──────── Information provided ────────

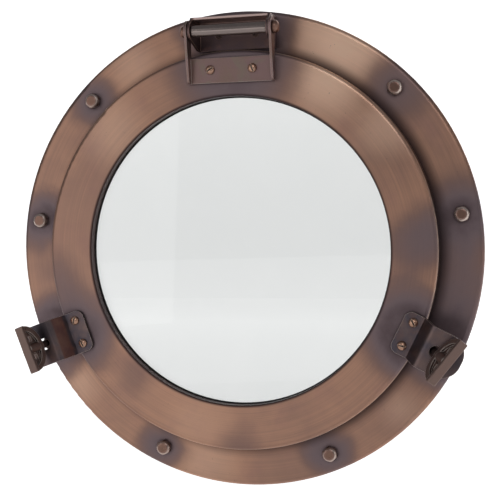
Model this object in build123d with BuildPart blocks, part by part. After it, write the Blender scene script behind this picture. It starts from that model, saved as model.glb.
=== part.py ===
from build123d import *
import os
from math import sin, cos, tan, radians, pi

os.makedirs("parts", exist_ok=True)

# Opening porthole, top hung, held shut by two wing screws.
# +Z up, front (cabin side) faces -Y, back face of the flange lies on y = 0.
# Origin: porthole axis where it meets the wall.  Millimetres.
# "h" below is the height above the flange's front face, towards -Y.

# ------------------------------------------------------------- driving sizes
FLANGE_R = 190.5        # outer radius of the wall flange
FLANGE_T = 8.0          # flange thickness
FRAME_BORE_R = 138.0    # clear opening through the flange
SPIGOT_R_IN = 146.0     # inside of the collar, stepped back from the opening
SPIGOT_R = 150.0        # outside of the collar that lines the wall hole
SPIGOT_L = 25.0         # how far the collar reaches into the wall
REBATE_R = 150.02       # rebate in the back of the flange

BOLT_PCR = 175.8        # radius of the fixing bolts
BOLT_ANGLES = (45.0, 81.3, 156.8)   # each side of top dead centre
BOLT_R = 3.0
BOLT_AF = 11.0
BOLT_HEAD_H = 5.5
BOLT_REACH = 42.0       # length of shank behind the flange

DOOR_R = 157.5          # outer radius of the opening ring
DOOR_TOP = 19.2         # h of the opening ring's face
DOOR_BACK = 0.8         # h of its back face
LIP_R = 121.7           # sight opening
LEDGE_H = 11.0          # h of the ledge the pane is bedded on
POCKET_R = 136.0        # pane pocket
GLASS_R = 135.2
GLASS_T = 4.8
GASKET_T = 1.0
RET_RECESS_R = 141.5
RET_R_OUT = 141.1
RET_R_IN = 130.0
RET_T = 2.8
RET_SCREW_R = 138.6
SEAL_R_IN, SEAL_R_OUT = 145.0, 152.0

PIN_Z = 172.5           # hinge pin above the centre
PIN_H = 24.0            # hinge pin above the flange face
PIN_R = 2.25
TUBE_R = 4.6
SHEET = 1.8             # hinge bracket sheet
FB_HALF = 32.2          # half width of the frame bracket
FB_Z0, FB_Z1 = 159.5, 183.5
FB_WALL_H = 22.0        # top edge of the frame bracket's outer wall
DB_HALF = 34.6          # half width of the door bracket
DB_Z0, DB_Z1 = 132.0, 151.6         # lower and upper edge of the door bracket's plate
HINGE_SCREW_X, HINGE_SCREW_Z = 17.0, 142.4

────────

Objective: Write out the data exactly as it stands.

Right answer:
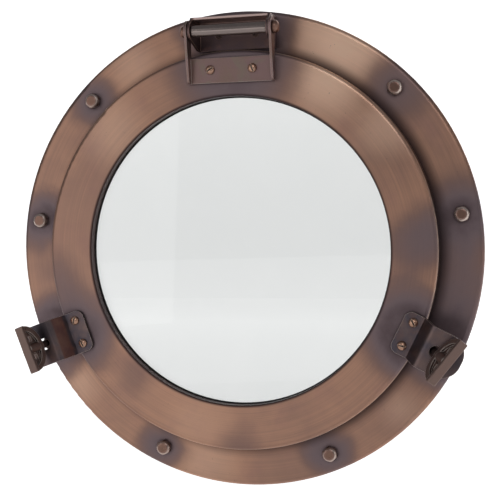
Model this object in build123d with BuildPart blocks, part by part. After it, write the Blender scene script behind this picture. It starts from that model, saved as model.glb.
=== part.py ===
from build123d import *
import os
from math import sin, cos, tan, radians, pi

os.makedirs("parts", exist_ok=True)

# Opening porthole, top hung, held shut by two wing screws.
# +Z up, front (cabin side) faces -Y, back face of the flange lies on y = 0.
# Origin: porthole axis where it meets the wall.  Millimetres.
# "h" below is the height above the flange's front face, towards -Y.

# ------------------------------------------------------------- driving sizes
FLANGE_R = 190.5        # outer radius of the wall flange
FLANGE_T = 8.0          # flange thickness
FRAME_BORE_R = 138.0    # clear opening through the flange
SPIGOT_R_IN = 146.0     # inside of the collar, stepped back from the opening
SPIGOT_R = 150.0        # outside of the collar that lines the wall hole
SPIGOT_L = 25.0         # how far the collar reaches into the wall
REBATE_R = 150.02       # rebate in the back of the flange

BOLT_PCR = 175.8        # radius of the fixing bolts
BOLT_ANGLES = (45.0, 81.3, 156.8)   # each side of top dead centre
BOLT_R = 3.0
BOLT_AF = 11.0
BOLT_HEAD_H = 5.5
BOLT_REACH = 42.0       # length of shank behind the flange

DOOR_R = 157.5          # outer radius of the opening ring
DOOR_TOP = 19.2         # h of the opening ring's face
DOOR_BACK = 0.8         # h of its back face
LIP_R = 121.7           # sight opening
LEDGE_H = 11.0          # h of the ledge the pane is bedded on
POCKET_R = 136.0        # pane pocket
GLASS_R = 135.2
GLASS_T = 4.8
GASKET_T = 1.0
RET_RECESS_R = 141.5
RET_R_OUT = 141.1
RET_R_IN = 130.0
RET_T = 2.8
RET_SCREW_R = 138.6
SEAL_R_IN, SEAL_R_OUT = 145.0, 152.0

PIN_Z = 172.5           # hinge pin above the centre
PIN_H = 24.0            # hinge pin above the flange face
PIN_R = 2.25
TUBE_R = 4.6
SHEET = 1.8             # hinge bracket sheet
FB_HALF = 32.2          # half width of the frame bracket
FB_Z0, FB_Z1 = 159.5, 183.5
FB_WALL_H = 22.0        # top edge of the frame bracket's outer wall
DB_HALF = 34.6          # half width of the door bracket
DB_Z0, DB_Z1 = 132.0, 151.6         # lower and upper edge of the door bracket's plate
HINGE_SCREW_X, HINGE_SCREW_Z = 17.0, 142.4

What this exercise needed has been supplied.